Жильцы дома №50 по бульвару Тампль дали полиции мало указаний. Выяснилось, однако, несколько важных обстоятельств. К мосье Жерару нередко приходил пожилой человек, называвший себя его дядей, – точных примет его, впрочем, никто из свидетелей указать не мог: одни говорили, что ему лет сорок пять; другие утверждали: лет шестьдесят. Кроме того, посещала Жерара кривая женщина, – ее знали в лицо почти все жильцы дома; консьержка так и называла ее «подружка господина Жерара». И, наконец, дочь консьержки видела, что утром 28 июля мосье Жерар вынес из дому какой-то сундук.
По этим данным полиция очень быстро выяснила дело. Сундук был тяжелый. Значит, его либо перевозил извозчик, либо носильщик нес на плечах. Власти начали систематически опрашивать всех извозчиков и носильщиков Парижа.
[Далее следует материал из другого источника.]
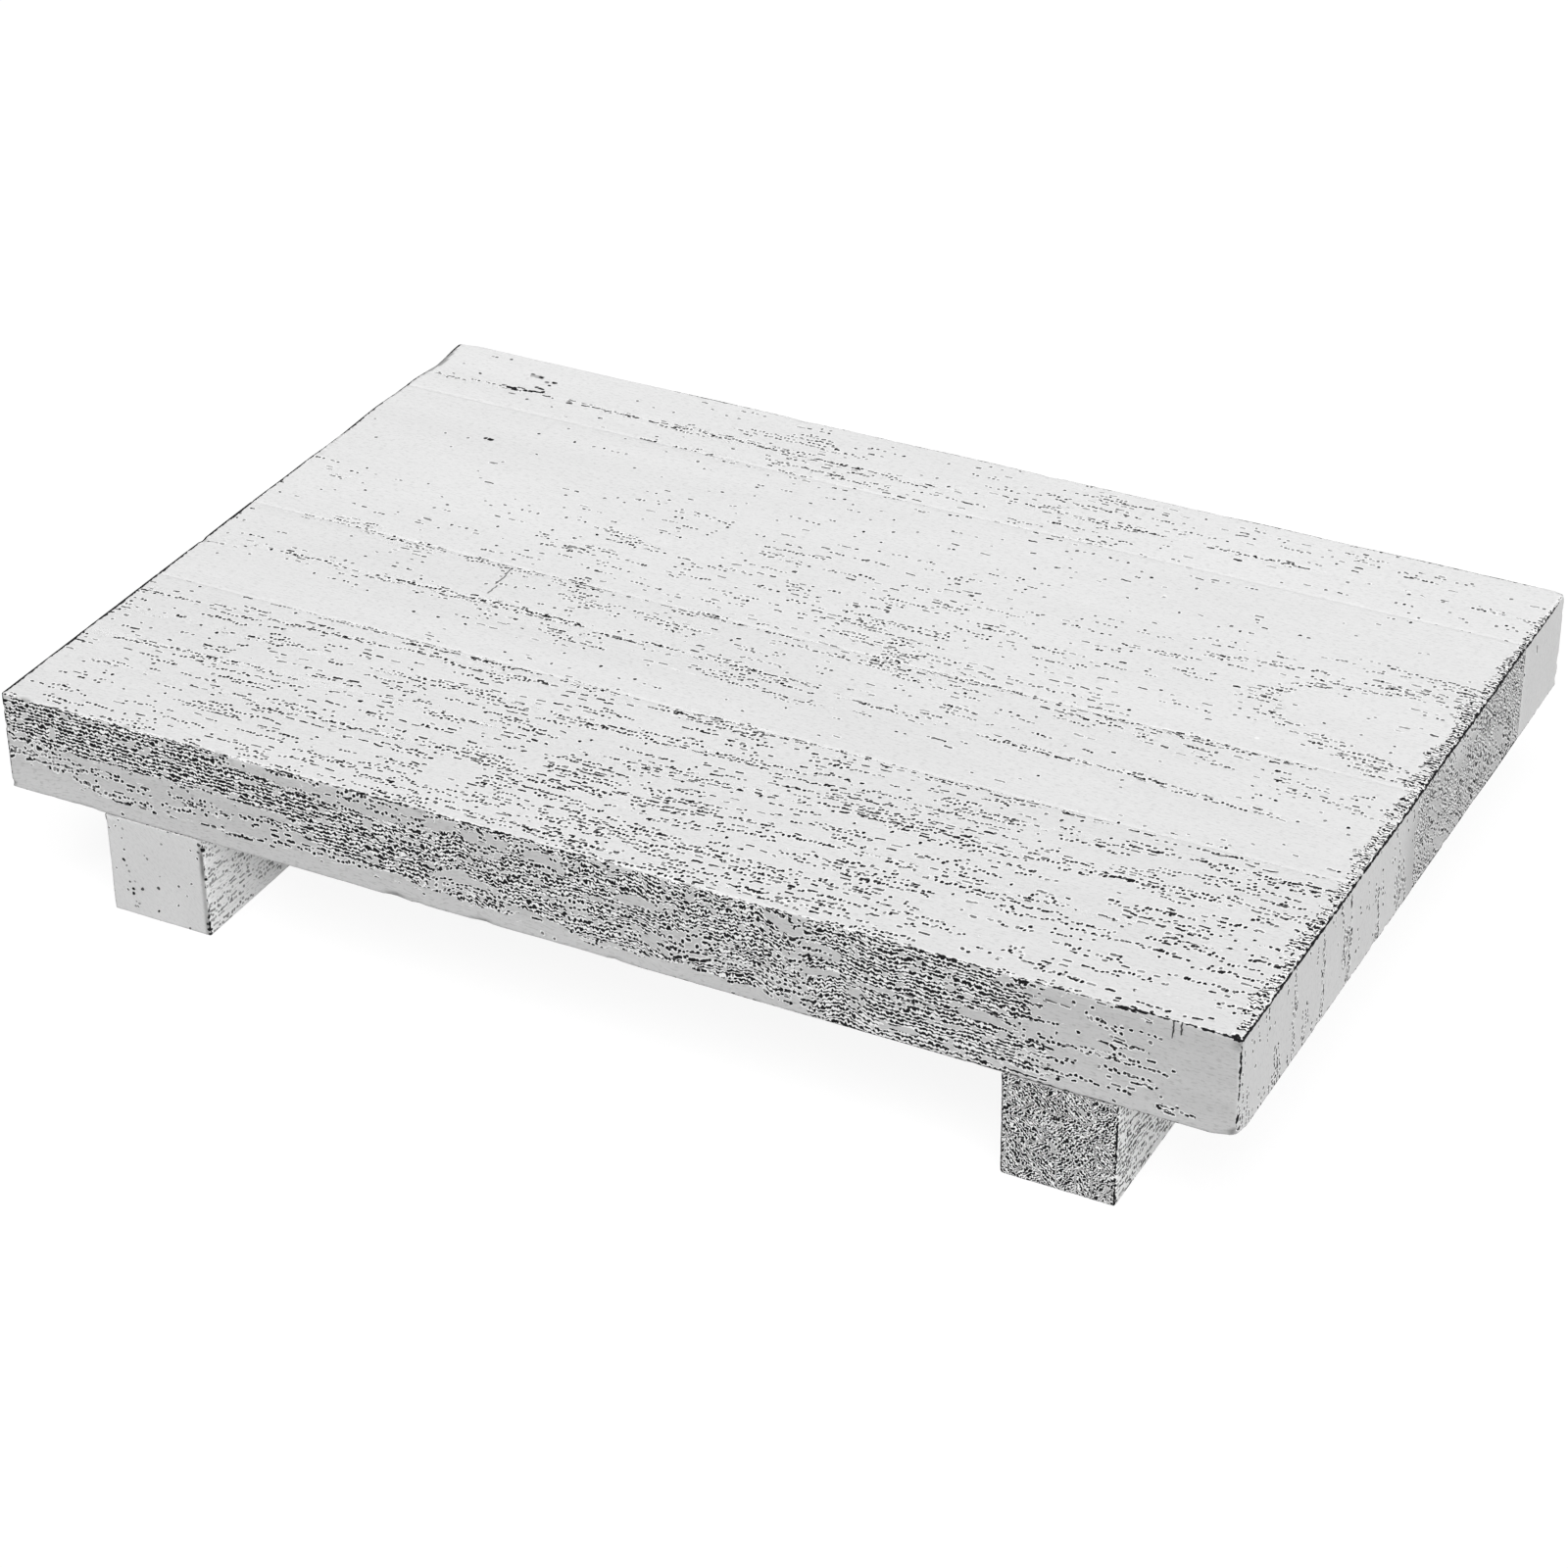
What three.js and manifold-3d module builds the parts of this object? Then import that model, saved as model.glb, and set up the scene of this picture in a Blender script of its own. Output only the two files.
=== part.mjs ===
// A low riser stand of whitewashed wood, for a soap bottle or a pump beside a basin. Its top is glued up
// from four staves, edge to edge. Two battens that run from front to back are its feet, and two
// countersunk screws hold each batten from below. Nothing on it moves.
//
// Sizes are in millimetres. The origin is on the surface that the stand rests on, under the middle of
// the top. X runs along the top's long side, Y to the back and Z up.

import * as THREE from 'three';
import { mergeVertices } from 'three/addons/utils/BufferGeometryUtils.js';
import Module from 'manifold-3d';

// The top, with its staves from front to back
const topLength = 240;
const topThickness = 20;
const frontStaveWidth = 49.5;
const frontMiddleStaveWidth = 32;
const backMiddleStaveWidth = 56.5;
const backStaveWidth = 22;
const topArrisRadius = 1;

// The foot battens, as deep as the top and flush with its front and back
const footWidth = 21;
const footHeight = 20.5;
const footInset = 20.5;
const footArrisRadius = 0.7;

// The screws. The inset is from a batten's end to the screw, and the sink from its underside to the head
const screwLength = 30;
const screwHeadDiameter = 8;
const screwHeadRim = 0.4;
const screwCoreDiameter = 2.6;
const screwThreadDiameter = 4;
const screwThreadLength = 20;
const screwThreadPitch = 2.25;
const screwTipLength = 4;
const screwInset = 30;
const screwSink = 1;

// The cross recess in a screw's head
const recessWidth = 4.4;
const recessDepth = 2;
const recessSlot = 0.9;

// Clearance round a screw and past its tip, and how far a cutting shape runs past the faces it cuts
const screwClearance = 0.3;
const tipClearance = 0.6;
const overrun = 1;

// Shares: a worn corner's radius over its arris radius, the width of a recess at its foot, the height of
// a drilled hole's point over its radius, and the half width of a thread's ridge over its pitch
const cornerRadiusShare = 1.6;
const recessFootShare = 0.4;
const drillPointShare = 0.6;
const ridgeHalfWidthShare = 0.2;

// Steps of the round forms
const cornerSteps = 3;
const arrisSteps = 3;
const holeSides = 20;
const headSides = 24;
const threadSides = 8;

// What follows from these sizes
const topDepth = frontStaveWidth + frontMiddleStaveWidth + backMiddleStaveWidth + backStaveWidth;
const footX = topLength / 2 - footInset - footWidth / 2;
const screwY = topDepth / 2 - screwInset;
const headRadius = screwHeadDiameter / 2;
const coreRadius = screwCoreDiameter / 2;
const threadRadius = screwThreadDiameter / 2;
const holeRadius = threadRadius + screwClearance;
const screwTipZ = screwSink + screwLength;

const staves = [
  { name: 'top_stave_front', width: frontStaveWidth },
  { name: 'top_stave_front_middle', width: frontMiddleStaveWidth },
  { name: 'top_stave_back_middle', width: backMiddleStaveWidth },
  { name: 'top_stave_back', width: backStaveWidth },
];

const feet = [
  { side: 'left', x: -footX },
  { side: 'right', x: footX },
];

const screwPlaces = [
  { end: 'front', y: -screwY },
  { end: 'back', y: screwY },
];

// Materials
const paintedWood = { color: 0xe2e2e0, roughness: 0.78, metalness: 0, flatShading: true };
const greyerWood = { color: 0xd3d3d1, roughness: 0.82, metalness: 0, flatShading: true };
const zincSteel = { color: 0xb4b7ba, roughness: 0.38, metalness: 1, flatShading: true };

const wasm = await Module();
wasm.setup();

// A closed geometry as a solid. Triangles that a lathe folds flat on its axis are left out.
function toSolid(geometry) {
  geometry.deleteAttribute('normal');
  geometry.deleteAttribute('uv');
  const merged = mergeVertices(geometry);
  const corners = merged.index.array;
  const triangles = [];
  for (let i = 0; i < corners.length; i += 3) {
    const [a, b, c] = corners.slice(i, i + 3);
    if (a !== b && b !== c && c !== a) {
      triangles.push(a, b, c);
    }
  }
  return new wasm.Manifold(new wasm.Mesh({
    numProp: 3,
    vertProperties: new Float32Array(merged.attributes.position.array),
    triVerts: new Uint32Array(triangles),
  }));
}

function toGeometry(solid) {
  const mesh = solid.getMesh();
  const geometry = new THREE.BufferGeometry();
  geometry.setAttribute('position', new THREE.BufferAttribute(mesh.vertProperties, 3));
  geometry.setIndex(new THREE.BufferAttribute(mesh.triVerts, 1));
  geometry.computeVertexNormals();
  return geometry;
}

function namedMesh(name, solid, look) {
  const mesh = new THREE.Mesh(toGeometry(solid), new THREE.MeshStandardMaterial(look));
  mesh.name = name;
  return mesh;
}

// A solid turned about Z from a profile of [radius, height] points that starts and ends on the axis
function turned(profile, sides) {
  const points = profile.map(([radius, height]) => new THREE.Vector2(radius, height));
  const geometry = new THREE.LatheGeometry(points, sides);
  geometry.rotateX(Math.PI / 2);
  return toSolid(geometry);
}

function roundedRectangle(length, depth, radius) {
  const x = length / 2 - radius;
  const y = depth / 2 - radius;
  const shape = new THREE.Shape();
  shape.absarc(x, -y, radius, -Math.PI / 2, 0);
  shape.absarc(x, y, radius, 0, Math.PI / 2);
  shape.absarc(-x, y, radius, Math.PI / 2, Math.PI);
  shape.absarc(-x, -y, radius, Math.PI, 1.5 * Math.PI);
  return shape;
}

// A block that stands on Z = 0, centred on the Z axis, with every arris eased
function easedBlock(length, depth, height, arrisRadius) {
  const outline = roundedRectangle(length, depth, arrisRadius * cornerRadiusShare);
  const geometry = new THREE.ExtrudeGeometry(outline, {
    depth: height - 2 * arrisRadius,
    curveSegments: cornerSteps,
    bevelSegments: arrisSteps,
    bevelThickness: arrisRadius,
    bevelSize: arrisRadius,
    bevelOffset: -arrisRadius,
  });
  geometry.translate(0, 0, arrisRadius);
  return toSolid(geometry);
}

// The whole length and height of the top between two places along Y
function staveSpace(lowY, highY) {
  const geometry = new THREE.BoxGeometry(
    topLength + 2 * overrun,
    highY - lowY,
    topThickness + 2 * overrun,
  );
  geometry.translate(0, (lowY + highY) / 2, topThickness / 2);
  return toSolid(geometry);
}

// The hole for a screw in the top, drilled up from its underside at Z = 0
function pilotHole() {
  const end = screwTipZ - footHeight + tipClearance;
  return turned([
    [0, -overrun],
    [holeRadius, -overrun],
    [holeRadius, end],
    [0, end + holeRadius * drillPointShare],
  ], holeSides);
}

// The hole for a screw through a batten, with the seat for its 90 degree head
function countersunkHole() {
  const mouthRadius = headRadius + screwClearance;
  const seat = screwSink + screwHeadRim + screwClearance * (Math.SQRT2 - 1);
  return turned([
    [0, -overrun],
    [mouthRadius, -overrun],
    [mouthRadius, seat],
    [holeRadius, seat + mouthRadius - holeRadius],
    [holeRadius, footHeight + overrun],
    [0, footHeight + overrun],
  ], holeSides);
}

// The four staves, cut from one eased board. An outer stave's space runs past the board's edge.
function makeTop() {
  const top = new THREE.Group();
  const board = easedBlock(topLength, topDepth, topThickness, topArrisRadius);
  const hole = pilotHole();
  let drilled = board;
  for (const foot of feet) {
    for (const place of screwPlaces) {
      drilled = drilled.subtract(hole.translate(foot.x, place.y, 0));
    }
  }
  let lowY = -topDepth / 2;
  staves.forEach((stave, i) => {
    const highY = lowY + stave.width;
    const before = i === 0 ? overrun : 0;
    const after = i === staves.length - 1 ? overrun : 0;
    const piece = drilled.intersect(staveSpace(lowY - before, highY + after));
    top.add(namedMesh(stave.name, piece, i === 0 ? greyerWood : paintedWood));
    lowY = highY;
  });
  top.position.z = footHeight;
  return top;
}

function makeBatten(side) {
  const hole = countersunkHole();
  let batten = easedBlock(footWidth, topDepth, footHeight, footArrisRadius);
  for (const place of screwPlaces) {
    batten = batten.subtract(hole.translate(0, place.y, 0));
  }
  return namedMesh(`foot_batten_${side}`, batten, side === 'right' ? greyerWood : paintedWood);
}

// How far a right-hand thread's ridge stands out at a height and an angle, from 0 to 1
function ridge(height, angle) {
  const phase = height / screwThreadPitch - angle / (2 * Math.PI);
  const off = Math.abs(phase - Math.round(phase));
  return Math.max(0, 1 - off / ridgeHalfWidthShare);
}

// The threaded length of a screw, from the place where its thread starts up to its tip. A ridge moves up
// one ring for each side it passes, so that it follows the diagonals of the skin.
function threadedShank() {
  const start = screwLength - screwThreadLength;
  const taperStart = screwLength - screwTipLength;
  const ringStep = screwThreadPitch / threadSides;
  const ringCount = Math.floor(screwThreadLength / ringStep);
  const positions = [0, 0, start];
  for (let k = 0; k < ringCount; k += 1) {
    const height = start + k * ringStep;
    const fade = Math.min(1, k / threadSides);
    const taper = Math.min(1, (screwLength - height) / (screwLength - taperStart));
    for (let m = 0; m < threadSides; m += 1) {
      const angle = (2 * Math.PI * m) / threadSides;
      const rise = (threadRadius - coreRadius) * ridge(height - start, angle) * fade;
      const radius = (coreRadius + rise) * taper;
      positions.push(radius * Math.cos(angle), radius * Math.sin(angle), height);
    }
  }
  positions.push(0, 0, screwLength);

  const corner = (k, m) => 1 + k * threadSides + (m % threadSides);
  const tip = positions.length / 3 - 1;
  const triangles = [];
  for (let m = 0; m < threadSides; m += 1) {
    triangles.push(0, corner(0, m + 1), corner(0, m));
    triangles.push(tip, corner(ringCount - 1, m), corner(ringCount - 1, m + 1));
    for (let k = 0; k < ringCount - 1; k += 1) {
      triangles.push(corner(k, m), corner(k, m + 1), corner(k + 1, m + 1));
      triangles.push(corner(k, m), corner(k + 1, m + 1), corner(k + 1, m));
    }
  }
  const geometry = new THREE.BufferGeometry();
  geometry.setAttribute('position', new THREE.Float32BufferAttribute(positions, 3));
  geometry.setIndex(triangles);
  return toSolid(geometry);
}

// One wing of the cross recess, sunk from the head's face at Z = 0
function recessWing() {
  const half = recessWidth / 2;
  const shape = new THREE.Shape();
  shape.moveTo(-half, -overrun);
  shape.lineTo(half, -overrun);
  shape.lineTo(half, 0);
  shape.lineTo(half * recessFootShare, recessDepth);
  shape.lineTo(-half * recessFootShare, recessDepth);
  shape.lineTo(-half, 0);
  const geometry = new THREE.ExtrudeGeometry(shape, { depth: recessSlot, bevelEnabled: false });
  geometry.translate(0, 0, -recessSlot / 2);
  geometry.rotateX(Math.PI / 2);
  return toSolid(geometry);
}

// A countersunk screw with its head's face at Z = 0 and its tip up. Its plain shank, as thick as the
// core, runs on past the start of the threaded length by one pitch.
function makeScrewSolid() {
  const neck = screwHeadRim + headRadius - coreRadius;
  const shankEnd = screwLength - screwThreadLength + screwThreadPitch;
  const head = turned([
    [0, 0],
    [headRadius, 0],
    [headRadius, screwHeadRim],
    [coreRadius, neck],
    [coreRadius, shankEnd],
    [0, shankEnd],
  ], headSides);
  const wing = recessWing();
  return head
    .add(threadedShank())
    .subtract(wing)
    .subtract(wing.rotate(0, 0, 90));
}

function makeFoot(side, x) {
  const foot = new THREE.Group();
  foot.add(makeBatten(side));
  const screw = makeScrewSolid();
  for (const place of screwPlaces) {
    const mesh = namedMesh(`foot_screw_${side}_${place.end}`, screw, zincSteel);
    mesh.position.set(0, place.y, screwSink);
    foot.add(mesh);
  }
  foot.position.x = x;
  return foot;
}

const riserStand = new THREE.Group();
riserStand.add(makeTop());
for (const { side, x } of feet) {
  riserStand.add(makeFoot(side, x));
}

export default riserStand;
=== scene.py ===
import math

import bpy
import numpy as np
from mathutils import Matrix, Vector


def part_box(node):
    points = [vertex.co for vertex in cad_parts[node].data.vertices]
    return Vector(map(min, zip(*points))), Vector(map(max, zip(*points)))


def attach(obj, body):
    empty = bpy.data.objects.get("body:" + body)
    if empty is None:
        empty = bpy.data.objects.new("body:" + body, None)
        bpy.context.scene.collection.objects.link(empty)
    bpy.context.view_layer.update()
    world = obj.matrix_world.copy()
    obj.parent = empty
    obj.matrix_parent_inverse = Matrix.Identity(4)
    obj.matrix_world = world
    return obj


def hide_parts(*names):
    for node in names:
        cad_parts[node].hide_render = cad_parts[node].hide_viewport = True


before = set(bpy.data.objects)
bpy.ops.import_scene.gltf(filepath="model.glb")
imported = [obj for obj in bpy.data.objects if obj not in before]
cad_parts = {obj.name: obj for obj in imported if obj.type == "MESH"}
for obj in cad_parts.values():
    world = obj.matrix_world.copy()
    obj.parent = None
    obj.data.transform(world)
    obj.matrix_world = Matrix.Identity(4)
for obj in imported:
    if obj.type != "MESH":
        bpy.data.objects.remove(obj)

# The looks of a low riser stand of whitewashed wood. Lengths are in millimetres in the code that
# shapes the wood, and MM turns them into Blender's metres. X runs along the grain of the top, and Y
# to the back.
MM = 0.001
X, Y, Z = 0, 1, 2
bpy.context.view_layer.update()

STAVES = ["top_stave_front", "top_stave_front_middle", "top_stave_back_middle", "top_stave_back"]
FEET = ["foot_batten_left", "foot_batten_right"]
SCREWS = [
    "foot_screw_left_front", "foot_screw_left_back",
    "foot_screw_right_front", "foot_screw_right_back",
]


def box_mm(node):
    low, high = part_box(node)
    return np.array(low) / MM, np.array(high) / MM


stave_boxes = [box_mm(node) for node in STAVES]
foot_boxes = [box_mm(node) for node in FEET]
screw_boxes = [box_mm(node) for node in SCREWS]
BOARD_LOW = np.min([low for low, high in stave_boxes], axis=0)
BOARD_HIGH = np.max([high for low, high in stave_boxes], axis=0)
BOARD_SIZE = BOARD_HIGH - BOARD_LOW
JOINTS = [high[Y] for low, high in stave_boxes[:-1]]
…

На четвертый день носильщик Дюброме навел на истинный след: «Да, относил в этот день сундук». – «Куда?» – «Не знаю, шел за клиентом, помню только, что это было недалеко от Ратуши». – «Дом узнаете?» – «Может, и узнаю...» Два дня и две ночи следователь и полицейские обходили с Дюброме улицы в районе ратуши; несколько раз замученный носильщик давал им неверные сведения: «Вот, кажется, это было здесь». Оказывалось, нет, не здесь. Наконец на небольшой улице Long-Pont Дюброме остановился перед №11: «Здесь, здесь, уж теперь твердо помню, что здесь!..» Полиция поднялась по лестнице. В четвертом этаже жила кривая женщина. Это была Нина Лассав, любовница мосье Жерара.
Сама она никакого отношения к делу не имела. Но она знала «дядю». Дядей был главный виновник дела, его инициатор и вдохновитель, поклонник Робеспьера, седой старик Пьер Море.
VII
«Все партии обвиняют одна другую в преступлении Жерара», – писал в ту пору авторитетный журнал («Revue des Deux Mondes»). Республиканцы подкидывали Фиески монархистам, монархисты – бонапартистам. Это было лишь удобным полемическим приемом. Море формально к республиканской партии не принадлежал. Что до Фиески, то из его показаний на следствии и на суде можно было сделать какие угодно выводы. Он выражал сочувствие республиканским идеям, с благоговением говорил о Наполеоне, признавал много хорошего у монархистов, рассыпался в комплиментах Людовику Филиппу; покушение же произвел ради славы, да еще потому, что он человек слова: обещал Море сделать это дело, значит, не мог не сделать, неправда ли? Что в самом деле подумали бы о нем люди, если б он обещания не сдержал?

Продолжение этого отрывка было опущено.